• [Given exercise] Identify the lines that contain the word "between", then copy them.

++++++++

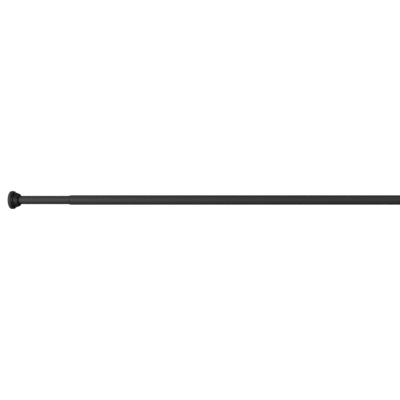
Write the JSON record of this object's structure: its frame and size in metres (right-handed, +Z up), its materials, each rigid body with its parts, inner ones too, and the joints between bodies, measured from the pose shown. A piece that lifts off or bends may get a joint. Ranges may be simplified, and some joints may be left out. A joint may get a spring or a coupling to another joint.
{
  "type": "door security bar",
  "caption": "Straight telescoping door security bar: a narrow tube in a wide one, round rubber feet on bell caps, and a hidden roller lock and twist screw that press it between two jambs.",
  "frame": {"origin": "centre of the fixed foot's contact face", "axes": "+X out of the fixed foot's contact face along the bar's axis, so the bar runs along -X to the swivel foot; +Z up"},
  "size_m": [1.2013, 0.0476, 0.0476],
  "materials": {
    "tube_coat": "satin black powder coat",
    "cap_plastic": "moulded black, fine texture",
    "foot_rubber": "matte black elastomer, ringed contact face",
    "ring_plastic": "moulded black, smooth",
    "plug_plastic": "moulded dark grey nylon",
    "roller_plastic": "natural acetal",
    "seal_rubber": "matte black rubber",
    "plated_steel": "bright zinc plate"
  },
  "bodies": {
    "outer_body": {"outer_tube": "tube_coat", "mouth_ring": "ring_plastic", "fixed_rubber_foot": "foot_rubber", "fixed_end_cap": "cap_plastic", "fixed_cap_screw": "plated_steel", "fixed_cap_washer": "plated_steel", "fixed_tube_plug": "plug_plastic"},
    "screw_body": {"spindle": "plated_steel", "spindle_stop_washer": "plated_steel", "spindle_clip": "plated_steel", "cam_washer": "plated_steel", "cam_screw": "plated_steel"},
    "cam": {"cam_roller": "roller_plastic", "cam_o_ring": "seal_rubber"},
    "swivel_foot": {"swivel_rubber_foot": "foot_rubber", "swivel_end_cap": "cap_plastic", "swivel_cap_washer": "plated_steel"},
    "inner_body": {"inner_tube": "tube_coat", "swivel_tube_plug": "plug_plastic", "swivel_cap_screw": "plated_steel", "guide_bushing": "plug_plastic", "nut_plug": "plug_plastic", "nut_plug_pins": "plated_steel"}
  },
  "joints": [
    {"name": "length_adjust", "type": "slide", "parent": "outer_body", "child": "screw_body", "axis": [-1, 0, 0], "range_m": [-0.1285, 0.59]},
    {"name": "cam_lock", "type": "hinge", "parent": "screw_body", "child": "cam", "pos_m": [-0.257, 0, 0.0012], "axis": [-1, 0, 0], "range_deg": [0, 31.5]},
    {"name": "screw_thrust", "type": "slide", "parent": "screw_body", "child": "swivel_foot", "axis": [-1, 0, 0], "range_m": [0, 0.04]},
    {"name": "tube_twist", "type": "hinge", "parent": "swivel_foot", "child": "inner_body", "pos_m": [-1.19, 0, 0], "axis": [-1, 0, 0], "range_deg": [0, 3600]}
  ],
  "couplings": [
    {"joint": "screw_thrust", "follows": "tube_twist", "m_per_rad": 0.0006366}
  ]
}
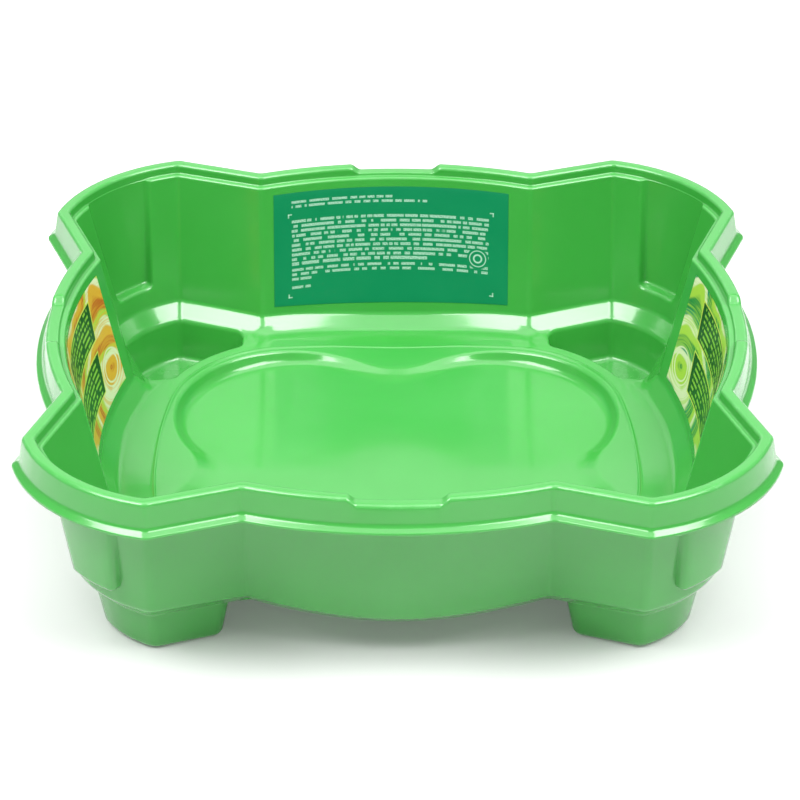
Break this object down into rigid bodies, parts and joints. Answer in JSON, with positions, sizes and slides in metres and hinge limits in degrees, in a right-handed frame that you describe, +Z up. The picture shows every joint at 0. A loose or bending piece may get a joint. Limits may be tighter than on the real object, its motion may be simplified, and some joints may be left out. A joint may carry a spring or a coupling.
{
  "type": "square play tub",
  "caption": "Shallow square moulded play tub with bulged sides, a skirted rim, a clover-shaped bowl in the floor, wells in the corners that form its feet, and printed labels.",
  "frame": {"origin": "on the ground, under the middle of the tub", "axes": "+Z up, +X to the right and +Y towards the side with the back label"},
  "size_m": [0.443, 0.443, 0.126],
  "materials": {
    "moulding": "glossy moulded",
    "back_print": "printed film",
    "left_print": "printed film",
    "right_print": "printed film"
  },
  "bodies": {
    "root": {"tub": "moulding", "back_label": "back_print", "left_label": "left_print", "right_label": "right_print"}
  },
  "joints": []
}
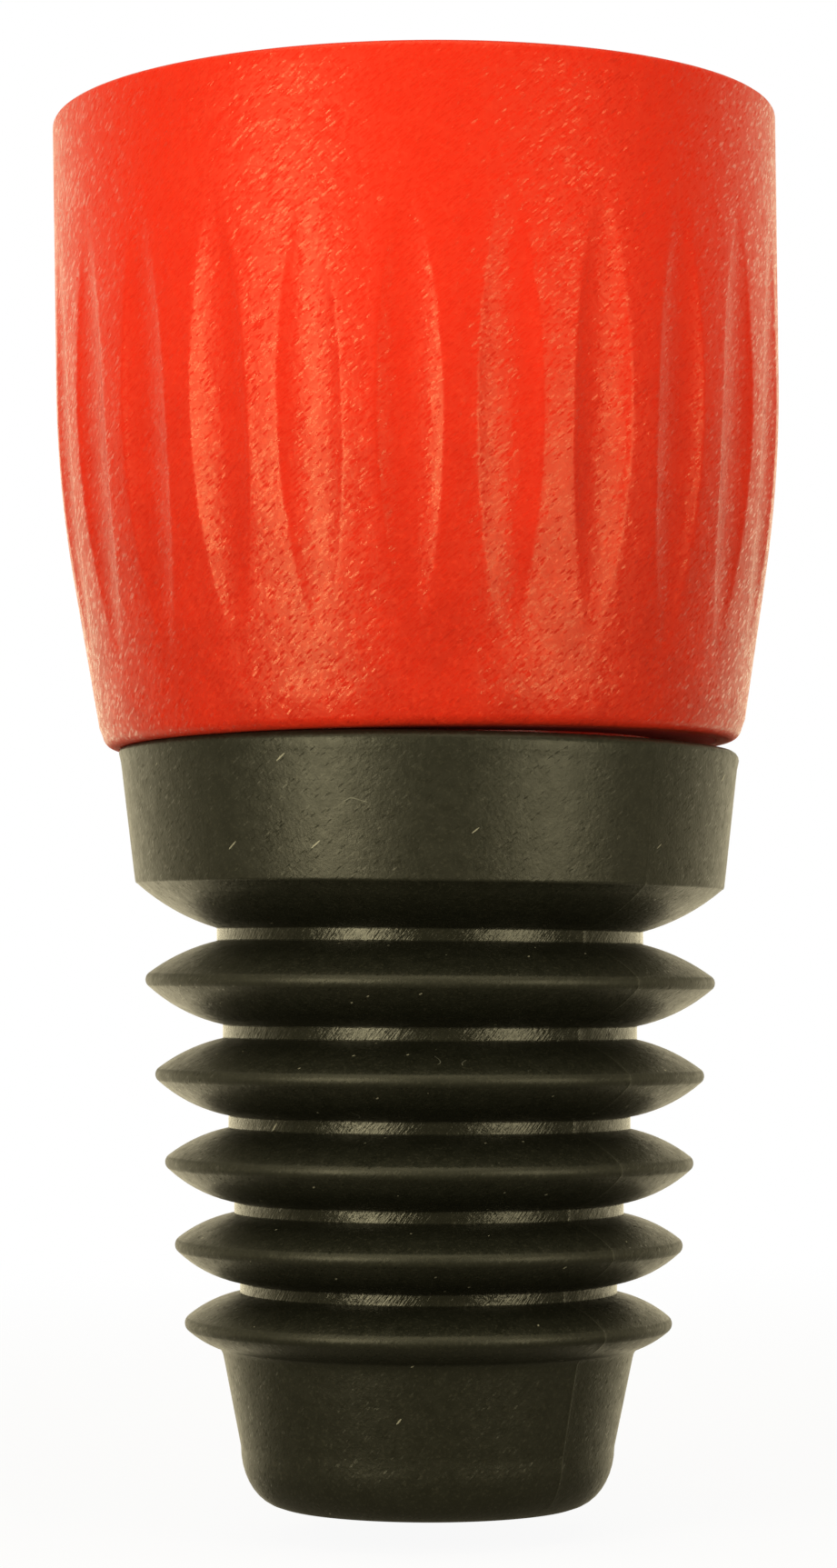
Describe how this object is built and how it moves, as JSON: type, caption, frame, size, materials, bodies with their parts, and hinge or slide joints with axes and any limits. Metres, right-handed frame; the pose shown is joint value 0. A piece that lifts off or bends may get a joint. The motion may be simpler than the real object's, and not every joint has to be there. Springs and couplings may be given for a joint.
{
  "type": "cable connector bushing",
  "caption": "Screw-on rear bushing of a round cable connector: a fluted grip with an internal thread, a ribbed boot that bends with the cable, and a chuck whose jaws grip the cable.",
  "frame": {"origin": "centre of the open mouth of the bushing, on its axis and in the plane of the mouth face", "axes": "+Z along the axis, out of the mouth and away from the boot; +X and +Y across the mouth, with the boot bending about Y"},
  "size_m": [0.019, 0.019, 0.0364],
  "materials": {
    "grip": "frosted, lightly spark-eroded orange-red moulding",
    "core": "hard orange-red moulding like the grip, smooth",
    "boot": "black soft moulding, satin on the collar and matte on the ribs",
    "chuck": "natural off-white acetal, smooth"
  },
  "bodies": {
    "bushing": {"grip_collar": "grip", "thread_core": "core", "boot_collar": "boot", "boot_bellows": "boot"},
    "boot_tail": {"boot_tail": "boot"},
    "chuck": {"chuck_ring": "chuck"},
    "jaw_1": {"chuck_jaw_1": "chuck"},
    "jaw_2": {"chuck_jaw_2": "chuck"},
    "jaw_3": {"chuck_jaw_3": "chuck"},
    "jaw_4": {"chuck_jaw_4": "chuck"},
    "jaw_5": {"chuck_jaw_5": "chuck"},
    "jaw_6": {"chuck_jaw_6": "chuck"}
  },
  "joints": [
    {"name": "boot_bend", "type": "hinge", "parent": "bushing", "child": "boot_tail", "pos_m": [0, 0, -0.0268], "axis": [0, 1, 0], "range_deg": [-30, 30], "stiffness_Nm_per_rad": 0.04, "deforming": ["boot_bellows"]},
    {"name": "chuck_slide", "type": "slide", "parent": "bushing", "child": "chuck", "axis": [0, 0, -1], "range_m": [0, 0.0026], "stiffness_N_per_m": 400},
    {"name": "jaw_1_close", "type": "hinge", "parent": "chuck", "child": "jaw_1", "pos_m": [0.0042, 0, -0.0107], "axis": [0, 1, 0], "range_deg": [0, 13]},
    {"name": "jaw_2_close", "type": "hinge", "parent": "chuck", "child": "jaw_2", "pos_m": [0.0021, 0.00364, -0.0107], "axis": [-0.866, 0.5, 0], "range_deg": [0, 13]},
    {"name": "jaw_3_close", "type": "hinge", "parent": "chuck", "child": "jaw_3", "pos_m": [-0.0021, 0.00364, -0.0107], "axis": [-0.866, -0.5, 0], "range_deg": [0, 13]},
    {"name": "jaw_4_close", "type": "hinge", "parent": "chuck", "child": "jaw_4", "pos_m": [-0.0042, 0, -0.0107], "axis": [0, -1, 0], "range_deg": [0, 13]},
    {"name": "jaw_5_close", "type": "hinge", "parent": "chuck", "child": "jaw_5", "pos_m": [-0.0021, -0.00364, -0.0107], "axis": [0.866, -0.5, 0], "range_deg": [0, 13]},
    {"name": "jaw_6_close", "type": "hinge", "parent": "chuck", "child": "jaw_6", "pos_m": [0.0021, -0.00364, -0.0107], "axis": [0.866, 0.5, 0], "range_deg": [0, 13]}
  ],
  "couplings": [
    {"joint": "jaw_1_close", "follows": "chuck_slide", "rad_per_m": 87.2},
    {"joint": "jaw_2_close", "follows": "chuck_slide", "rad_per_m": 87.2},
    {"joint": "jaw_3_close", "follows": "chuck_slide", "rad_per_m": 87.2},
    {"joint": "jaw_4_close", "follows": "chuck_slide", "rad_per_m": 87.2},
    {"joint": "jaw_5_close", "follows": "chuck_slide", "rad_per_m": 87.2},
    {"joint": "jaw_6_close", "follows": "chuck_slide", "rad_per_m": 87.2}
  ]
}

++++++++

• [Task result]
Write the JSON record of this object's structure: its frame and size in metres (right-handed, +Z up), its materials, each rigid body with its parts, inner ones too, and the joints between bodies, measured from the pose shown. A piece that lifts off or bends may get a joint. Ranges may be simplified, and some joints may be left out. A joint may get a spring or a coupling to another joint.
  "caption": "Straight telescoping door security bar: a narrow tube in a wide one, round rubber feet on bell caps, and a hidden roller lock and twist screw that press it between two jambs.",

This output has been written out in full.